Preliminarily, as to Kautantowit’s Mecautea, an entity may generally only appear as a party
in the federal courts “through licensed counsel.” See Greater Southeast Cmty. Hosp. Found., Inc.
v. Potter, 586 F.3d 1, 4 (D.C. Cir. 2009) (citing Rowland v. Cal. Men’s Colony, 506 U.S. 194
(1993)); see also Am. Airways Charters, Inc. v. Regan, 746 F.2d 865, 873 n.14 (D.C. Cir. 1984)
(“[A] corporation, which is an artificial entity that can only act through agents, cannot proceed pro
se.”) (internal quotation marks and citations omitted); Diamond Ventures, LLC v. Barreto, 452
F.3d 892, 900 (D.C. Cir. 2006) (same); Franklin v. Vilsack, No. 11–0206 (D.D.C. Apr. 15, 2011)

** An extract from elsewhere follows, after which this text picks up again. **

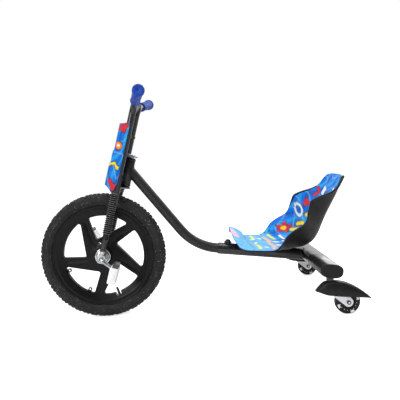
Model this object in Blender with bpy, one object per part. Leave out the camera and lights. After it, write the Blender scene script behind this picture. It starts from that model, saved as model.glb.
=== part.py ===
"""A child's three-wheel pedal scooter.

It has a pedalled front wheel in a raked telescopic fork, a bucket seat low on a two-part beam, and two
swivelling small wheels under the ends of a rear crossbar.

Units are metres and radians. +X runs from the front wheel to the back, +Z is up, and -Y is the rider's left.
The origin is on the ground, under the middle of the scooter's length. Distances named "behind" are measured
from the front axle.
"""

import math

import bmesh
import bpy
from mathutils import Matrix, Vector
from mathutils.geometry import convex_hull_2d

# Clearance between pieces that touch.
GAP = 0.0003
MERGE = 0.000001
SHARP_ANGLE = math.radians(35)
SIDES = (("left", -1), ("right", 1))

# Front wheel, a 16 inch wheel: its tread is 406 mm across.
WHEEL_RADIUS = 0.2032
FRONT_AXLE_X = -0.2939
LUG_HEIGHT = 0.0039
WHEEL_STEPS = 36
TYRE_HALF_WIDTH = 0.0253
TUBE_RING_RADIUS = 0.1745
TUBE_SECTION_RADIUS = 0.0125
RIM_LIP_RADIUS = 0.1628
BEAD_SEAT_RADIUS = 0.1532
WINDOW_RADIUS = 0.1327
WINDOW_TIP_RADIUS = 0.054
WINDOW_TIP_ANGLE = math.radians(181.7)
WINDOW_NEAR_ANGLE = math.radians(-2.4)
WINDOW_FAR_ANGLE = math.radians(-63.7)
WINDOW_CORNER_RADIUS = 0.005
WINDOW_COUNT = 5
HUB_HALF_WIDTH = 0.025
HUB_BORE_RADIUS = 0.0054
HUB_PLATE_RADIUS = 0.0252
TUBE_WALL = 0.0013
WEB_HOLE_RADIUS = 0.004
WEB_HOLE_CIRCLE = 0.0405
WEB_HOLE_ANGLE = math.radians(101.0)
EYELET_CIRCLE = 0.1268
EYELET_RADIUS = 0.0066
EYELET_HOLE_RADIUS = 0.0030
EYELET_ANGLES = (math.radians(-161.5), math.radians(-118.2))
VALVE_ANGLE = math.radians(-75.6)
VALVE_TOP_RADIUS = 0.1155
VALVE_RADIUS = 0.003
VALVE_NOTCH_RADIUS = 0.1425
VALVE_NOTCH_WIDTH = 0.018

# Crank axle, bent from one rod, and the pedals.
ROD_RADIUS = 0.005
CRANK_LENGTH = 0.060
CRANK_ANGLE = math.radians(-43)
CRANK_PLANE = 0.078
SPINDLE_END = 0.158
CRANK_BEND_RADIUS = 0.010
PEDAL_INNER = 0.0885
PEDAL_OUTER = 0.152
PEDAL_LENGTH = 0.050
PEDAL_THICKNESS = 0.025
PEDAL_LEANS = {"left": math.radians(20), "right": math.radians(-21)}
REFLECTOR_LENGTH = 0.0125

# Steering axis and fork, raked back together. Heights here run up the steering axis from axle level.
RAKE = math.radians(18.83)
FORK_OFFSET = 0.018
LEG_HALF_SPACING = 0.0576
LEG_RADIUS = 0.011
LEG_BORE = 0.0094
LEG_BOTTOM = 0.2145
BAR_CORNER = 0.4930
BAR_BEND_RADIUS = 0.036
BAR_DIRECTION = Vector((0.1395, 1.0, 0.2150)).normalized()
GRIP_START = 0.041
GRIP_END = 0.151
GRIP_RADIUS = 0.0145
GRIP_FLANGE_RADIUS = 0.0158
GRIP_CAP_RADIUS = 0.0180
HOLDER_INNER = 0.0496
HOLDER_RADIUS = 0.0155
HOLDER_SEAT_RADIUS = 0.0125
SLIDER_RADIUS = 0.009
SLIDER_BORE = 0.0074
SLIDER_BOTTOM = 0.024
SLIDER_TOP = 0.300
BELLOWS_BOTTOM = 0.062
BELLOWS_TOP = 0.2135
BELLOWS_RIBS = 25
BELLOWS_PITCH = 0.0052
BELLOWS_OUTER = 0.0130
BELLOWS_ROOT = 0.0110
BELLOWS_BORE = 0.0101
SPRING_TURNS = 5
SPRING_BOTTOM = 0.3025
SPRING_TOP = 0.385
SPRING_WIRE = 0.0012
SPRING_RADIUS = 0.0076
LOWER_CROWN_BOTTOM = 0.2300
LOWER_CROWN_TOP = 0.2350
HEAD_BOTTOM = 0.2442
HEAD_TOP = 0.3210
HEAD_RADIUS = 0.0170
HEAD_BORE = 0.0150
UPPER_CROWN_BOTTOM = 0.3335
UPPER_CROWN_TOP = 0.3367
STEERER_RADIUS = 0.011
COLLAR_RADIUS = 0.0143
SHIELD_HALF_WIDTH = 0.075
SHIELD_THICKNESS = 0.0026
SHIELD_DEPTH = 0.0405
SHIELD_RING_RADIUS = 0.0128
SHIELD_RING_HALF_HEIGHT = 0.004
# The shield steps back twice on its way up: (height, share of its full depth).
SHIELD_STEPS = ((0.300, 1.0), (0.304, 0.925), (0.340, 0.925), (0.345, 0.84))
SHIELD_BRACKETS = (("lower", 0.275, SHIELD_DEPTH), ("upper", 0.395, 0.84 * SHIELD_DEPTH))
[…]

(denying IFP status to plaintiff in his capacity as an officer of a non-profit development corporation
which, as an artificial entity, cannot proceed IFP).
The only complete application is filed by Timm and the remaining two are muddled, at
best. Minter’s undated IFP application is devoid of certain required information, including, for
example, an estimation of various debt/expenses and disclosure of any sources of income. It
appears that Minter purports to have neither debts or expenses, nor sources of income, and if that
is, in fact, the case, additional information is necessary to explain these unusual financial
circumstances. Graves’s application is devoid of the same information, and further indicates that
she may receive disability or worker’s compensation benefits, but then no details relating thereto
are provided. Without properly detailed IFP applications, individually executed and filed by each
plaintiff, the court lacks the information by which it may assess their respective financial status at
this juncture. See generally, 28 U.S.C. § 1915(a)(1).
Even if Timm were proceeding solely for himself, the complaint falls short. The complaint
goes on for pages alleging a vague and attenuated “conspiracy to murder.” Rule 8(a) of the Federal
Rules of Civil Procedure requires complaints to contain “(1) a short and plain statement of the
grounds for the court’s jurisdiction [and] (2) a short and plain statement of the claim showing that
the pleader is entitled to relief.” Fed. R. Civ. P. 8(a); see Ashcroft v. Iqbal, 556 U.S. 662, 678-79
(2009); Ciralsky v. CIA, 355 F.3d 661, 668-71 (D.C. Cir. 2004). The Rule 8 standard ensures that
defendants receive fair notice of the claim being asserted so that they can prepare a responsive
answer and an adequate defense and determine whether the doctrine of res judicata applies. Brown
v. Califano, 75 F.R.D. 497, 498 (D.D.C. 1977). When a “complaint [] contains an untidy
assortment of claims that are neither plainly nor concisely stated, nor meaningfully distinguished
from bold conclusions, sharp harangues and personal comments [,]” it does not fulfill the
requirements of Rule 8. Jiggetts v. D.C., 319 F.R.D. 408, 413 (D.D.C. 2017), aff’d sub nom.
Cooper v. D.C., No. 17-7021, 2017 WL 5664737 (D.C. Cir. Nov. 1, 2017). The instant complaint
falls within this category. Additionally, the ability of this court to exercise personal jurisdiction
any of the defendants is entirely unclear. See Fed. R. Civ. P. 12(b)(2); International Shoe Co. v
Washington, 326 U.S. 310 (1945).
Finally, the motion for restraining order and permanent injunction advances the same
incongruous allegations, which do not warrant injunctive relief. “The standard for issuance of the
extraordinary and drastic remedy” of a restraining order or an injunction “is very high . . . and by
now very well established.” RCM Techs., Inc. v. Beacon Hill Staffing Grp., LLC, 502 F. Supp. 2d
70, 72–3 (D.D.C. 2007) (internal quotation marks and citation omitted). Plaintiffs have abjectly
failed to meet this standard, and the motion is therefore also denied.
For all of these reasons, all of the IFP applications are denied, other than the application
filed by Timm. The motion for restraining order and permanent injunction is denied, and the
complaint and this matter are dismissed. A separate order accompanies this memorandum opinion.